The captive insurance industry in Bermuda is currently experiencing steady growth, having employed at least 557 people while generating about US$139 million in services fee annually.
As of December 2016, there were about 776 insurance captives in the country, according to a study conducted by PricewaterhouseCoopers (PwC) for the Bermuda Insurance Management Association (Bima).
Although Bermudians account for only 48% of the 557 people employed, the industry has helped prop up the island’s economy, paying millions of dollars into the public exchequer while spending extensively on commercial properties, hotels, and other hospitality services.
Overall, the report says, the insurance industry is contributing an estimated US$174 million to the country’s economy every year.
Most of the Bermudians employed by the industry are working as accountants, administrative and support staff, lawyers, or corporate secretaries.
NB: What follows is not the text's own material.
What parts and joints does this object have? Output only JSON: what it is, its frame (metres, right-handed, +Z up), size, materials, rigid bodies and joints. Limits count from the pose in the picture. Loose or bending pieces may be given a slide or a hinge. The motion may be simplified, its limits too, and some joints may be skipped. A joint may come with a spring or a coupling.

“Bermuda is maintaining its position as the world’s leading captive domicile,” quoted the Royal Gazette, Bermuda’s local publication, citing Grainne Richmond, president of BIMA. “We commissioned the survey because we felt it was important to understand our industry’s economic impact on Bermuda.”
The new firms setting up captives in the country are mostly US corporations, with a few of them hailing from Latin America. Each new captive widens the business volume for local insurance management companies, banks, auditors, and law firms.
“The survey underscores the value of our captive market in terms of the number of jobs it creates, as well as the substantial financial contribution it makes to the local economy every year via fees and other spending,” Richmond added.